When God calls you to do something, He compensates for the opportunity cost of fulfilling that calling.
July 1838 was a challenging time for church leaders and their families in Caldwell and Daviess Counties, Missouri. Many had only recently relocated from Kirtland, Ohio and were adjusting to a more primitive life on the frontier. Their neighbors were increasingly antagonistic. Yet the Lord instructed His twelve apostles to “continue to preach,” with the following assurance:
If they will do this in all lowliness of heart, in meekness and humility, and long-suffering, I, the Lord, give unto them a promise that I will provide for their families; and an effectual door shall be opened for them, from henceforth.
Doctrine and Covenants 118:3
This promise must have been increasingly important to them in the months that followed, as their families were driven from Missouri, Joseph Smith and other leaders were imprisoned for months in Liberty Jail, and a malaria epidemic swept through their new settlement in Illinois—just as they were preparing to embark on a mission to England.

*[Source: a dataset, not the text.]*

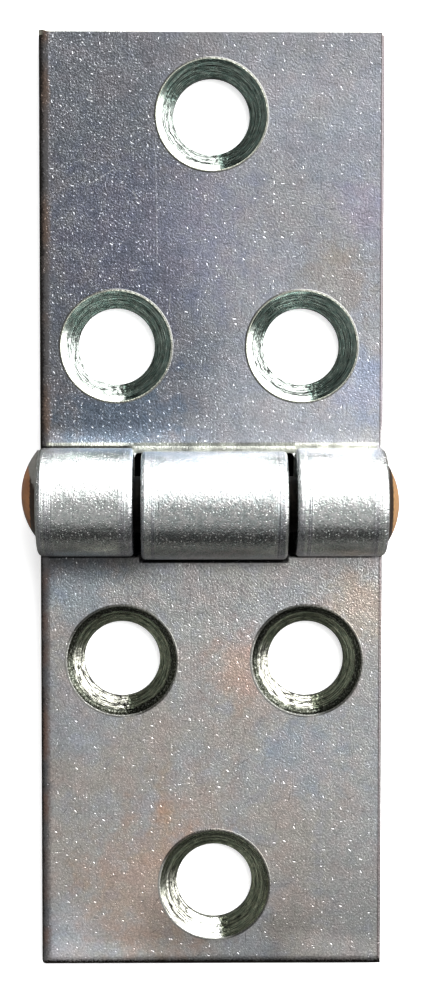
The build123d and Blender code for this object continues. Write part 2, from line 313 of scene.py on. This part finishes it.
def zinc_knuckle(name, tint, levels, ends, seed):
    m, n = material(name)
    p, nrm = place(n)
    x, y, z = n.xyz(p)
    zz = n.sub(z, PIN_Z)
    r = n.math("SQRT", n.add(n.mul(y, y), n.mul(zz, zz)))
    v = n.mul(n.math("ARCTAN2", y, zz), 5.3)
    u = n.math("MULTIPLY_ADD", r, 0.9, x)
    q = n.combine(n.add(u, seed * 23.0), v, 0.0)
    fine = n.noise(q, 4.6, 2.0, 0.75)
    peel = n.noise(q, 1.2, 1.0, 0.5)
    ring = n.noise(n.add(x, seed * 5.0), 5.5, 3.0, 0.8, dims="1D")
    near = None
    for e in ends:
        k = n.step(n.abs(n.sub(x, e)), 1.0, 2.1, 1.0, 0.0)
        near = k if near is None else n.high(near, k)
    pits = dashes(n, u, v, 0.30, seed + 5.0, 0.60, 0.08, 0.07)
    shade = n.math("MULTIPLY_ADD", n.sub(fine, 0.5), 1.05, 1.0)
    shade = n.math("MULTIPLY_ADD", n.sub(peel, 0.5), 0.40, shade)
    shade = n.add(shade, n.mul(n.mul(n.sub(ring, 0.5), 1.3), near))
    shade = n.mul(shade, n.step(x, -2.0, 2.0, levels[0], levels[1]))
    # painted light: brighter on the flank towards the upper leaf, which faces the light; painted shade low on the other
    # flank
    shade = n.mul(shade, n.step(y, 1.5, 4.6, 1.0, 1.36))
    low = n.mul(n.step(n.mul(z, -1.0), -8.0, -5.4), n.step(n.mul(y, -1.0), 3.4, 4.8))
    shade = n.mul(shade, n.sub(1.0, n.mul(low, levels[2])))
    col = n.vec("SCALE", n.mix(n.step(peel, 0.35, 0.65), tint, (0.70, 0.71, 0.70)), scale=shade)
    # greyer bands where the die has marked the ends
    band = n.mul(n.mul(near, n.step(n.noise(n.add(x, seed * 9.0), 1.4, 1.0, 0.5, dims="1D"), 0.42, 0.54)), n.step(y, -4.5, 1.0, 0.75, 0.25))
    col = n.mix(band, col, n.vec("MULTIPLY", col, (0.60, 0.58, 0.66)))
    rough = n.math("MULTIPLY_ADD", fine, 0.12, 0.17)
    h = n.add(n.mul(fine, 0.030), n.mul(peel, 0.028))
    h = n.add(h, n.mul(n.mul(ring, 0.055), near))
    h = n.sub(h, n.mul(pits, 0.026))
    principled(n, col, rough, n.bump(h))
    return m


def sink(name, centres, tint_a, tint_b, inner_tint, inner, turn_r, outer, outer_dark):
    """Turned countersink: concentric tool marks, which spread the reflection up and down the cone."""
    m, n = material(name)
    p, nrm = place(n)
    x, y, z = n.xyz(p)
    far = n.math("GREATER_THAN", n.abs(y), 27.0)
    right = n.math("GREATER_THAN", x, 0.0)
    c = n.mix(right, (*centres[1], 0.0), (*centres[2], 0.0), "VECTOR")
    c = n.mix(far, c, (*centres[0], 0.0), "VECTOR")
    d = n.vec("MULTIPLY", n.vec("SUBTRACT", p, c), (1.0, 1.0, 0.0))
    r = n.vec("LENGTH", d)
    ang = n.math("ARCTAN2", n.xyz(d)[1], n.xyz(d)[0])
    vt = n.node("ShaderNodeVectorTransform", vector_type="VECTOR", convert_from="OBJECT", convert_to="WORLD")
    n.put(vt.inputs[0], n.vec("NORMALIZE", d))
    hid = n.add(n.mul(n.xyz(c)[0], 0.37), n.mul(n.xyz(c)[1], 0.53))
    rq = n.combine(n.mul(r, 5.0), n.mul(n.math("SINE", ang), 0.6), n.add(hid, n.mul(n.math("COSINE", ang), 0.6)))
    turn = n.noise(rq, 1.0, 2.5, 0.75, dims="3D")
    chat = n.noise(n.combine(n.mul(r, 3.0), n.mul(n.math("SINE", ang), 9.0), n.add(hid, n.mul(n.math("COSINE", ang), 9.0))), 1.0, 1.0, 0.6, dims="3D")
    # painted light: each cone is painted bright on the side towards the lower left of its hole, which faces the light,
    # and dark elsewhere
    dxn, dyn, _ = n.xyz(n.vec("NORMALIZE", d))
    painted_lit_side = n.step(n.add(n.mul(dxn, -0.66), n.mul(dyn, -0.75)), 0.22, 0.62)
    painted_lit_side = n.mul(painted_lit_side, n.step(n.math("MULTIPLY_ADD", chat, 0.10, dxn), 0.16, 0.24, 1.0, 0.0))
    rimward = 1.0
    if outer_dark:
        # the outer ring of the two holes near the knuckles is dark and speckled
        ring = n.mul(n.step(n.math("MULTIPLY_ADD", chat, 0.5, r), 5.04, 5.24), n.mix(far, 1.0, n.step(dyn, -0.5, 0.1, 0.0, 0.6), "FLOAT"))
        speck = n.step(n.noise(n.vec("ADD", p, (7.0, 3.0, 0.0)), 5.5, 1.0, 0.6), 0.52, 0.66)
        rimward = n.mix(ring, 1.0, n.math("MULTIPLY_ADD", speck, 0.6, 0.15), "FLOAT")
        painted_lit_side = n.mul(painted_lit_side, n.math("MULTIPLY_ADD", ring, -0.92, 1.0))
    # the pale painted highlight lies on the smooth outer band of the lit side; on the lower holes it lies only in the
    # far hole, spread over the cone away from its leftmost part
    band = n.mul(n.step(r, turn_r, turn_r + 0.18, 0.0, 1.0), n.mul(far, n.step(dxn, -0.75, -0.45)) if outer_dark else 1.0)
    if outer_dark:
        clean = n.mul(far, n.step(n.math("MULTIPLY_ADD", n.sub(chat, 0.5), 0.5, dxn), -0.66, -0.42))
        band = n.high(band, clean)
    bright = n.mix(band, inner_tint, (0.80, 0.82, 0.76))
    tint = n.mix(painted_lit_side, n.mix(n.step(chat, 0.38, 0.62), tint_a, tint_b), bright)
    # fine dark tool marks, cut short by chatter
    fib = n.noise(n.combine(n.mul(r, 9.0), n.mul(dxn, 5.0), n.add(hid, n.mul(dyn, 5.0))), 1.0, 1.0, 0.6, dims="3D")
    cut = n.mul(n.step(fib, 0.38, 0.48, 0.08, 1.0), n.step(turn, 0.33, 0.50, 0.26, 1.10))
    calm = n.math("MULTIPLY_ADD", n.sub(fib, 0.5), 2.0, n.math("MULTIPLY_ADD", n.sub(turn, 0.5), 2.2, 0.82))
    shade = n.mix(n.mul(band, painted_lit_side), n.mix(painted_lit_side, calm, cut, "FLOAT"), 1.0, "FLOAT")
    col = n.vec("SCALE", tint, scale=n.mul(shade, rimward))
    if outer_dark:
        col = n.mix(n.mul(n.mul(ring, speck), 0.7), col, (0.17, 0.17, 0.155))
    # the cutter's last band, next to the rim, is smooth
    groove = n.step(r, turn_r + 0.05, turn_r + 0.3, 1.0, 0.25)
    h = n.mul(n.add(n.mul(turn, 0.17), n.mul(chat, 0.05)), groove)
    h = n.math("MULTIPLY_ADD", n.low(r, turn_r), -inner, h)
    h = n.math("MULTIPLY_ADD", n.high(r, turn_r), -outer, h)
    principled(n, col, 0.24, n.bump(h), aniso=0.8, tangent=vt.outputs[0])
    return m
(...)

When Alma arrived in Antionum with a group of missionaries, including two of his own sons, he knew that he was in hostile territory, but he trusted that the Lord would meet their needs as they did His work:
And the Lord provided for them that they should hunger not, neither should they thirst; yea, and he also gave them strength, that they should suffer no manner of afflictions, save it were swallowed up in the joy of Christ. Now this was according to the prayer of Alma; and this because he prayed in faith.
Alma 31:38
Note that they still suffered afflictions; God didn’t remove the hardship. But He provided compensatory blessings which outweighed their sacrifice, and He sustained them as they contributed to His work.
Today I will remember God’s promise to provide for me and for my family as I do His work. I will trust that any sacrifice I make on His behalf will be “swallowed up” in the blessings I receive as a result of my service.